- **What is required**
Your task is to quote the records from their first line through the line containing "# on itself, and", with nothing added or left out.

[Rows from a 3D modeling dataset]

----------------

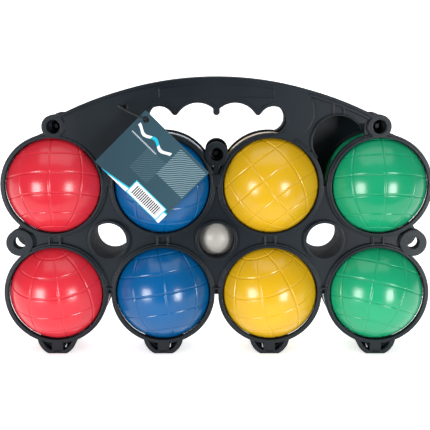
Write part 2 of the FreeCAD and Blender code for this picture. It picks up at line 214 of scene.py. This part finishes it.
# %% [markdown]
# ## Meshes from rows of points
# Every round piece here is a grid: rows of points joined into four-sided faces. A row may close
# on itself, and the first or last row may shrink to a pole.

# %% Grid helper
def grid(name, rows, body, finish, closed=True, caps=(False, False)):
    points = [point for row in rows for point in row]
    wide = len(rows[0])
    faces = []
    for r in range(len(rows) - 1):
        for c in range(wide if closed else wide - 1):
            n = (c + 1) % wide
            faces.append((r * wide + c, r * wide + n, (r + 1) * wide + n, (r + 1) * wide + c))
    for cap, r, step in ((caps[0], 0, -1), (caps[1], len(rows) - 1, 1)):
        if cap:
            faces.append(tuple(r * wide + c for c in range(wide))[::step])
    mesh = bpy.data.meshes.new(name)
    mesh.from_pydata(points, [], faces)
    mesh.shade_smooth()
    mesh.materials.append(finish)
    piece = bpy.data.objects.new(name, mesh)
    bpy.context.collection.objects.link(piece)
    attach(piece, body)
    return piece


def centre_of(node):
    low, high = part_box(node)
    return (Vector(low) + Vector(high)) / 2


def polar_frame(pole):
    """Two directions square to a pole, to measure the turns round it from."""
    side = pole.cross(Vector((0, 1, 0))).normalized()
    return side, pole.cross(side).normalized()


# %% [markdown]
# ## Grooved balls
# The grooves follow circles round the ball's own pole and lines from pole to pole, as on a globe.
# Rows and columns of points are set close together at each groove, so the groove is real shape
# and costs few faces. The plug sits at the pole that leans to the rear.

# %% Ball shapes
SKIN_IN = 0.03 * mm
BALL_RADIUS = (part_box("ball_shell_red_lower")[1][2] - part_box("ball_shell_red_lower")[0][2]) / 2 - SKIN_IN
GROOVE_HALF = 0.62 * mm
GROOVE_DEPTH = 0.38 * mm
GROOVE_PROFILE = ((-2.0, 0.0), (-1.0, 0.0), (-0.5, 0.7), (0.0, 1.0), (0.5, 0.7), (1.0, 0.0), (2.0, 0.0))
PARALLELS = 7
MERIDIANS = 10
PLUG_RADIUS = 5.0 * mm


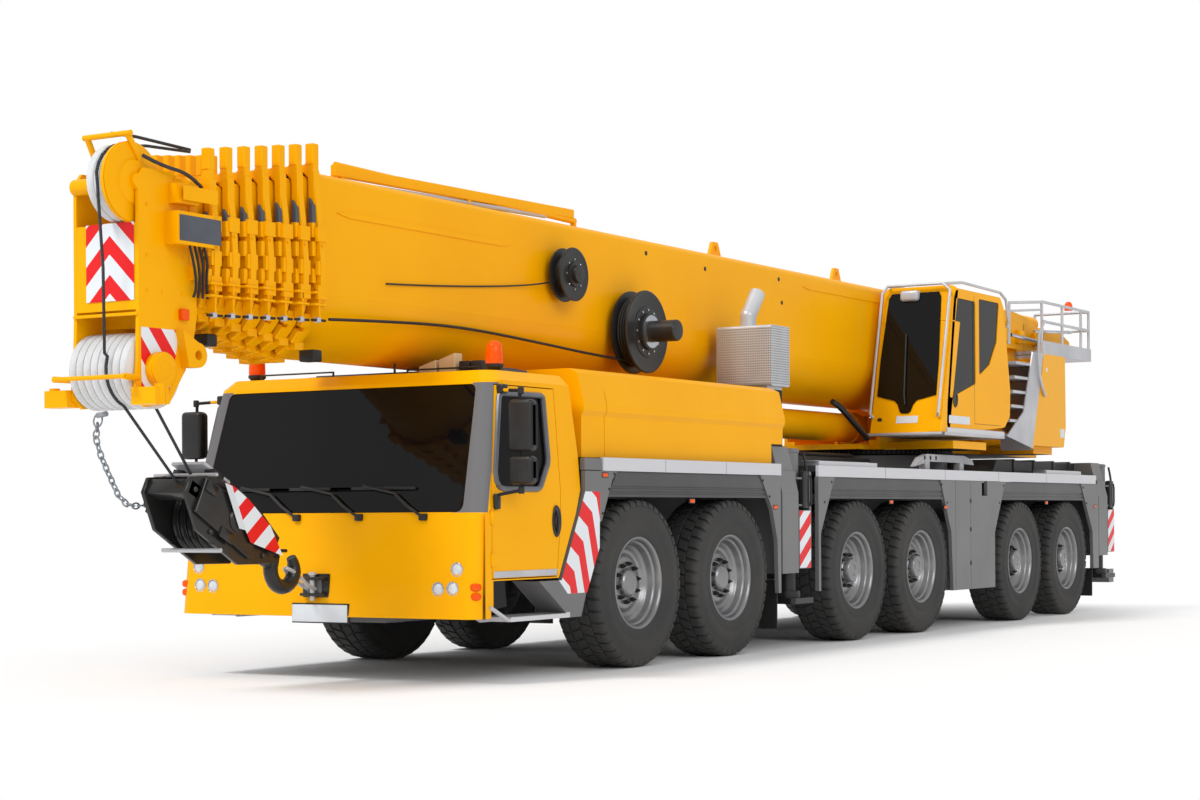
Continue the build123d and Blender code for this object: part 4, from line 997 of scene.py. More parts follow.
def build_cab_roof():
    for index, (y0, y1, low, high) in enumerate(((0.30, 0.47, 2.50, 2.55), (0.50, 0.66, 2.55, 2.60))):
        rest = [(y0, 2.437), (y1, 2.437), (y1, high), (y0, low)]
        finished(cut_plate(rest, "x", 5.43, 5.54, 0.006), "boom_rest_block_%d" % (index + 1), "carrier", "wood")
    bed = block((5.38, 0.22, 2.430), (5.60, 0.92, 2.446), 0.004)
    posts = [block((5.42, y, 2.44), (5.54, y + 0.10, 2.53), 0.006) for y in (0.70, 0.82)]
    ring = put(turned_ring([(0.044, -0.007), (0.058, -0.007), (0.058, 0.007), (0.044, 0.007)], 32), (5.70, 0.18, 2.465), (90, 0, 40))
    finished(joined([bed, ring] + posts), "boom_rest_bed", "carrier", "plastic")
    for side, sign in SIDES.items():
        dome = turned([(0.066, 0.0), (0.070, 0.02), (0.068, 0.10), (0.060, 0.150), (0.044, 0.175), (0.02, 0.188), (0.004, 0.190)], 36)
        finished(put(dome, (5.77, sign * 1.2, 2.468)), "beacon_dome_%s" % side, "carrier", "amber")
        skirt = turned([(0.05, 0.0), (0.066, 0.018), (0.074, 0.022), (0.074, 0.045), (0.02, 0.046)], 32)
        finished(put(skirt, (5.77, sign * 1.2, 2.428)), "beacon_foot_%s" % side, "carrier", "plastic")
    step = block((5.05, -0.95, 2.472), (5.30, 0.95, 2.484), 0.003)
    finished(step, "roof_air_grille", "carrier", "mesh_grey")
    rails = [
        pipe([(5.95, -1.0, 2.415), (5.95, -1.0, 2.455), (5.95, -0.25, 2.455), (5.95, -0.25, 2.415)], 0.01),
        pipe([(5.62, 0.25, 2.415), (5.62, 0.25, 2.47), (5.62, 0.95, 2.47), (5.62, 0.95, 2.415)], 0.01),
    ]
    finished(joined(rails), "roof_rails", "carrier", "plastic")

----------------

- **Output for this task**
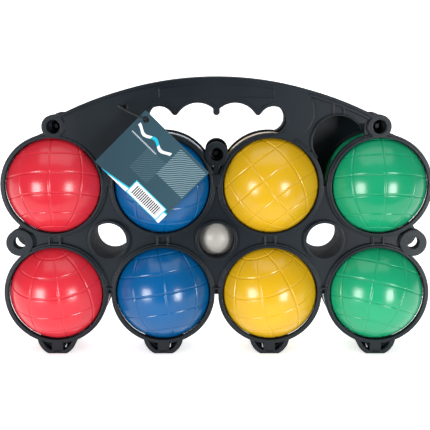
Write part 2 of the FreeCAD and Blender code for this picture. It picks up at line 214 of scene.py. This part finishes it.
# %% [markdown]
# ## Meshes from rows of points
# Every round piece here is a grid: rows of points joined into four-sided faces. A row may close
# on itself, and the first or last row may shrink to a pole.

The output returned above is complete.